An N-bit CPU is generally one which can perform a significant range of individual operations on N-bit values about as quickly as it could perform those operations on anything smaller. There is sometimes a little wiggle room as to what "about as quickly" means, but usually it's pretty clear. Note that while N would often match the size of the ALU, that isn't always the case.

The Z80 has a 4-bit ALU, but it can add two eight-bit values faster than it can add two values of any other size (four cycles for a register-to-accumulator add). It has instructions to add two 16-bit values, but the fastest of those takes almost three times as long (11 cycles) as the instruction to add two 8-bit values. Thus, it is essentially always described as an 8-bit processor.

The CDP1802 has a one-bit ALU, but it the clock pulses eight times for each machine cycle. The CDP has sixteen 16-bit registers, and can increment or decrement two of them (or increment one of them twice) in a two-machine-cycle instruction. Despite the ability to directly increment and decrement any 16-bit register in a single machine cycle, however, and despite its one-bit ALU, it is always described as an 8-bit processor.

The 8088 has a 16-bit ALU, but an 8-bit memory bus.
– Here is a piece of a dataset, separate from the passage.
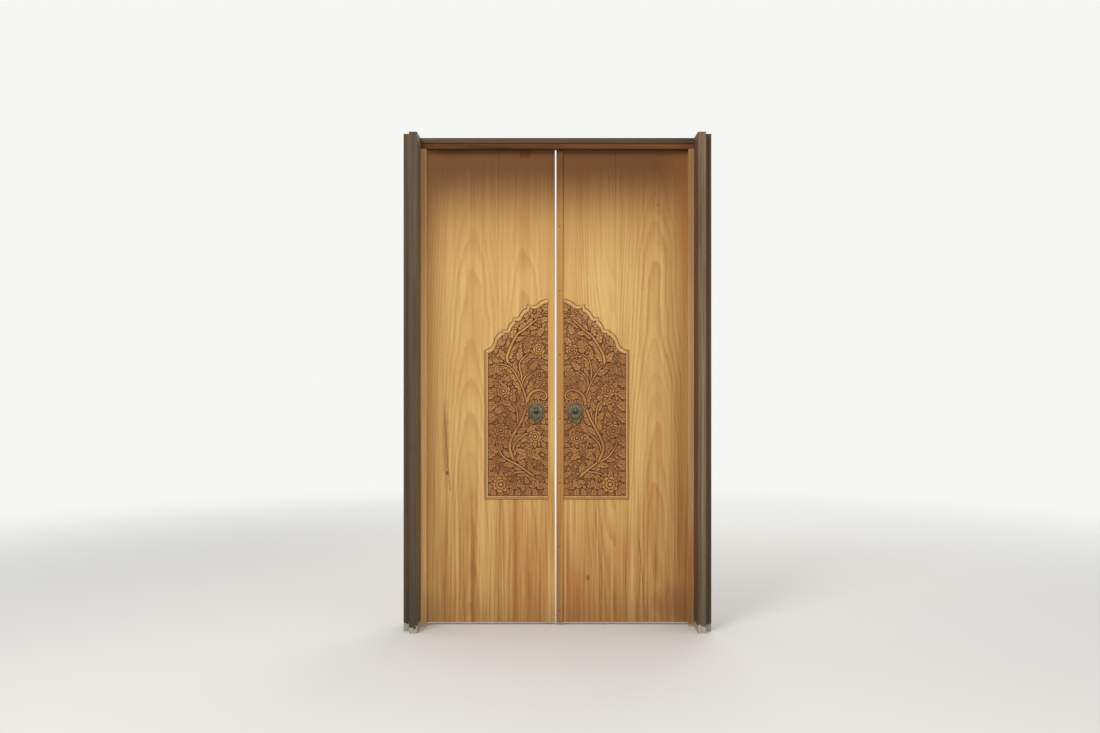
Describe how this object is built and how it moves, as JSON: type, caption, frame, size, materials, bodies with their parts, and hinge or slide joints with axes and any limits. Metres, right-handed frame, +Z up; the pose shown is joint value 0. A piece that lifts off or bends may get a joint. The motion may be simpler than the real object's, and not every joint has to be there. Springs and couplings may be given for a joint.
{
  "type": "carved double temple door",
  "caption": "Tall double door of wide wooden boards in its rebated frame, with floral carved panels under a scalloped top, a meeting strip and ring pulls.",
  "frame": {"origin": "on the floor, in the middle of the width and the depth of the whole door with its frame", "axes": "+Z up, +X to the right as seen from the front, -Y out of the carved front"},
  "size_m": [1.526, 0.266, 2.465],
  "materials": {
    "board_wood": "oiled",
    "carved_wood": "oiled, dusty",
    "frame_wood": "oiled",
    "dark_wood": "weathered",
    "hinge_iron": "dull",
    "bolt_iron": "dull",
    "nail_iron": "dull",
    "pull_bronze": "patinated"
  },
  "bodies": {
    "frame": {"frame_pegs": "frame_wood", "head": "frame_wood", "head_strip": "dark_wood", "left_cover_strip": "dark_wood", "left_hinge_1_frame_flap": "hinge_iron", "left_hinge_2_frame_flap": "hinge_iron", "left_hinge_3_frame_flap": "hinge_iron", "left_jamb": "frame_wood", "left_post": "dark_wood", "right_cover_strip": "dark_wood", "right_hinge_1_frame_flap": "hinge_iron", "right_hinge_2_frame_flap": "hinge_iron", "right_hinge_3_frame_flap": "hinge_iron", "right_jamb": "frame_wood", "right_post": "dark_wood", "top_bolt_keep": "bolt_iron"},
    "left_leaf": {"bottom_bolt_plate": "bolt_iron", "left_carved_panel": "carved_wood", "left_hinge_1_leaf_flap": "hinge_iron", "left_hinge_2_leaf_flap": "hinge_iron", "left_hinge_3_leaf_flap": "hinge_iron", "left_inner_board": "board_wood", "left_outer_board": "board_wood", "left_pull_pin": "pull_bronze", "left_pull_plate": "pull_bronze", "left_pull_washer": "bolt_iron", "middle_bolt_keep": "bolt_iron", "top_bolt_plate": "bolt_iron"},
    "right_leaf": {"meeting_strip": "board_wood", "meeting_strip_nails": "nail_iron", "middle_bolt_plate": "bolt_iron", "right_carved_panel": "carved_wood", "right_hinge_1_leaf_flap": "hinge_iron", "right_hinge_2_leaf_flap": "hinge_iron", "right_hinge_3_leaf_flap": "hinge_iron", "right_inner_board": "board_wood", "right_outer_board": "board_wood", "right_pull_pin": "pull_bronze", "right_pull_plate": "pull_bronze", "right_pull_washer": "bolt_iron"},
    "bottom_bolt": {"bottom_bolt_rod": "bolt_iron"},
    "left_ring": {"left_pull_ring": "pull_bronze"},
    "middle_bolt": {"middle_bolt_rod": "bolt_iron"},
    "right_ring": {"right_pull_ring": "pull_bronze"},
    "top_bolt": {"top_bolt_rod": "bolt_iron"}
  },
  "joints": [
    {"name": "left_leaf_swing", "type": "hinge", "parent": "frame", "child": "left_leaf", "pos_m": [-0.6765, 0.108, 0], "axis": [0, 0, 1], "range_deg": [0, 95]},
    {"name": "right_leaf_swing", "type": "hinge", "parent": "frame", "child": "right_leaf", "pos_m": [0.6765, 0.108, 0], "axis": [0, 0, -1], "range_deg": [0, 95]},
    {"name": "left_ring_swing", "type": "hinge", "parent": "left_leaf", "child": "left_ring", "pos_m": [-0.107, 0.04715, 1.092], "axis": [-1, 0, 0], "range_deg": [0, 160]},
    {"name": "right_ring_swing", "type": "hinge", "parent": "right_leaf", "child": "right_ring", "pos_m": [0.091, 0.04715, 1.092], "axis": [-1, 0, 0], "range_deg": [0, 160]},
    {"name": "top_bolt_slide", "type": "slide", "parent": "left_leaf", "child": "top_bolt", "axis": [0, 0, 1], "range_m": [0, 0.036]},
    {"name": "bottom_bolt_slide", "type": "slide", "parent": "left_leaf", "child": "bottom_bolt", "axis": [0, 0, -1], "range_m": [0, 0.036]},
    {"name": "middle_bolt_slide", "type": "slide", "parent": "right_leaf", "child": "middle_bolt", "axis": [-1, 0, 0], "range_m": [0, 0.036]}
  ]
}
Nearly all operations involving registers can be performed on 16-bit values just as fast as with 8-bit values, but operations which involve reading and writing memory are about 50% slower. Because 16-bit register operations are generally as fast as 8-bit operations, it is often described as a 16-bit CPU, but occasionally as an 8-bit one.

The 68000 has a 16-bit ALU and memory bus. Operations involving 32-bit values are generally about 50% slower than operations involving 16-bit ones. It is thus usually described as a 16-bit CPU, but because most 32-bit operations take significantly less than twice as long as 16-bit ones, it is sometimes described as 32-bit. C compilers for the 68000 often allow int to be configured as either 16 or 32 bits.

the bitness of a CPU specifies how much memory it can address (which is determined by the size of the CPU's address bus I guess)

Not really. It is generally defined by the size of data it natively operates over, so the size of its registers. The definition is slightly fuzzy though as some CPUs have a range of register sizes for different features, and of course there is marketing involved as others have mentioned.

To give a few examples which should clarify the "it is generally the registers that count", certainly for Intel CPUs and related implementations:

• The 8086 has 16-bit registers (though can access many of them as 8-bit ones too) and a 16-bit data bus so is generally considered a 16-bit CPU despite the 20-bit address bus. Same for the 80186.


• The 8088 is basically an 8086 with an 8-bit data bus so can work on cheaper motherboards. Despite the smaller external bus it still deals with 16-bit vales internally (the bus has a shim between it and the rest of the CPU to translate one 16-bit request into two 8-bit ones), so is still considered a 16-bit CPU and can run all the software that the 8086 can.


• The 80286, still 16-bit like the 8086, had a 24-bit address bus, allowing eays use of 16Mb of memory instead of being limited to 1Mb (without paging tricks like EMS).


• The 80386 (latterly referred to as the DX once the SX was released) has 32-bit registers (though can use them in 16-bit and 8-bit chunks in many ways) and a 32-bit data bus and a 32-bit address bus. There is little question with this one!


• The 386SX is to the 386DX what the 8088 is to the 8086: the same internals but reduced external interfaces so it can run on cheaper motherboards. This had 32-bit internals, so is considered a 32-bit CPU, but a 16-bit data bus and 24-bit address bus for talking to the rest of the machine (more like a 286).


• The 486 had a built-in floating-point co-processor which operates on 80-bit "long double" registers. This does not make the whole chip 80-bit though as these are not general purpose registers: the 486 is 32-bit mostly internally just like the 386 line.


• The original Pentium CPUs were still 32-bit internally (apart from the floating-point registers) with a 32-bit address bus, so are called 32-bit chips, but had a 64-bit data bus so that memory could be transferred to/from the CPUs internal cache faster (CPU<->RAM bandwidth being a major bottleneck by that point as CPUs sped up much faster than RAM did)


• Later versions of the Pentium had another little complication: the MMX registers were 64-bit. But like floating-point registers these are not general purpose registers, so they do not make the whole chip be considered 64-bit.


• Also, many 32-bit Pentiums (PPro, PIII, possible the PII, some Celerons) had 36-bit address busses allowing them to access 64GB or memory instead of being limited to 4GB as the first versions were (unless certain paging tricks like PAE were used).


• Straying quite far out from "retro computing" now, some of AMD's 64-bit designs used a 40-bit address bus (still 64-bit internals and 64-bit data bus) allowing a Terabyte of address space. Both they and Intel seem to have standardised on a 48-bit address bus.

Non-Intel chips follow very similar conventions. For instance most 8-bit CPUs like the 6502 family had 16-bit address busses (so they could address 64Kb of memory).

It can be a bit confused, and it can get even more complicated when you start moving away from general purpose CPUs to start looking at more specialised processors, but hopefully this makes it a little clearer to you.